Increase of mass and nonlocal effects in the homogenization of magneto-elastodynamics problems

TL;DR

This paper investigates how oscillating magnetic fields affect the homogenized equations in magneto-elastodynamics, revealing increased effective mass and nonlocal Lorentz forces with complex limit behaviors.

Contribution

It introduces a detailed analysis of the homogenization process for magneto-elastodynamics with time-space dependent magnetic fields, highlighting nonlocal effects and mass increase in the limit equations.

Findings

Homogenized equations show increased effective mass due to oscillating magnetic fields.

Nonlocal Lorentz force terms appear in the limit, confined to a light cone.

The limit involves a decomposition of the oscillating Lorentz force into two distinct terms.

Abstract

The paper deals with the homogenization of a magneto-elastodynamics equation satisfied by the displacement $u\_\varepsilon$ of an elastic body which is subjected to an oscillating magnetic field $B\_\varepsilon$ generating the Lorentz force $\partial\_t u\_\varepsilon\times B\_\varepsilon$.When the magnetic field $B\_\varepsilon$ only depends on time or on space, the oscillations of $B\_\varepsilon$ induce an increase of mass in the homogenized equation.

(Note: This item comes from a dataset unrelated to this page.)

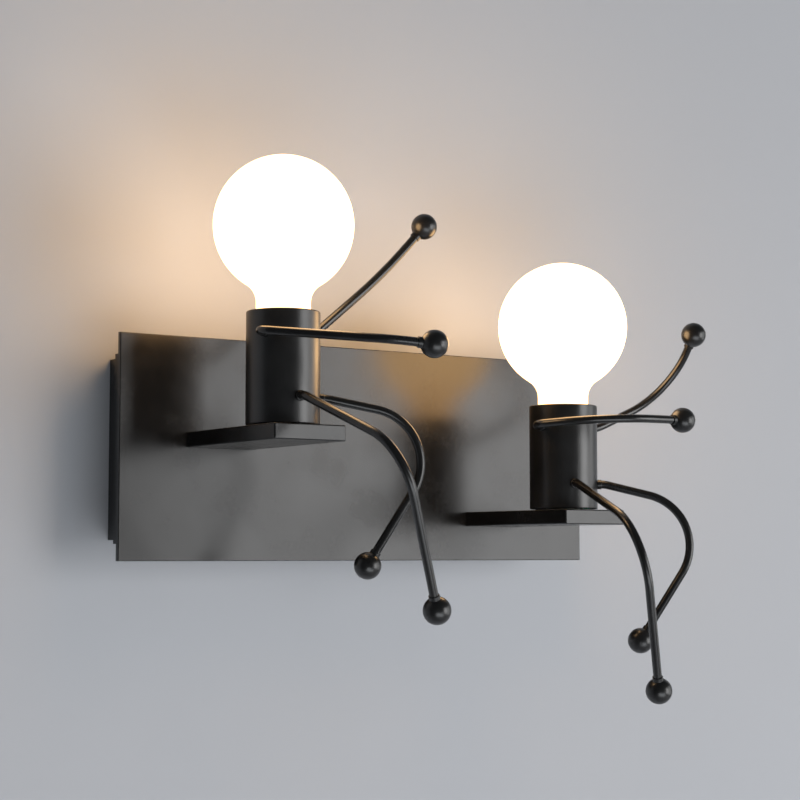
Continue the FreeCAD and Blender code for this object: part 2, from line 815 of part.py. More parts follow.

More generally, when the magnetic field is time-space dependent through a uniformly bounded component $G\_\varepsilon(t,x)$ of $B\_\varepsilon$, besides the increase of mass the homogenized equation involves the more intricate limit $g$ of $\partial\_t u\_\varepsilon\times G\_\varepsilon$ which turns out to be decomposed in two terms. The first term of $g$ can be regarded as a nonlocal Lorentz force the range of which is limited to a light cone at each point $(t,x)$. The cone angle is determined by the maximal velocity defined as the square root of the ratio between the elasticity tensor spectral radius and the body mass. Otherwise, the second term of $g$ is locally controlled in $L^2$-norm by the compactness default measure of the oscillating initial energy.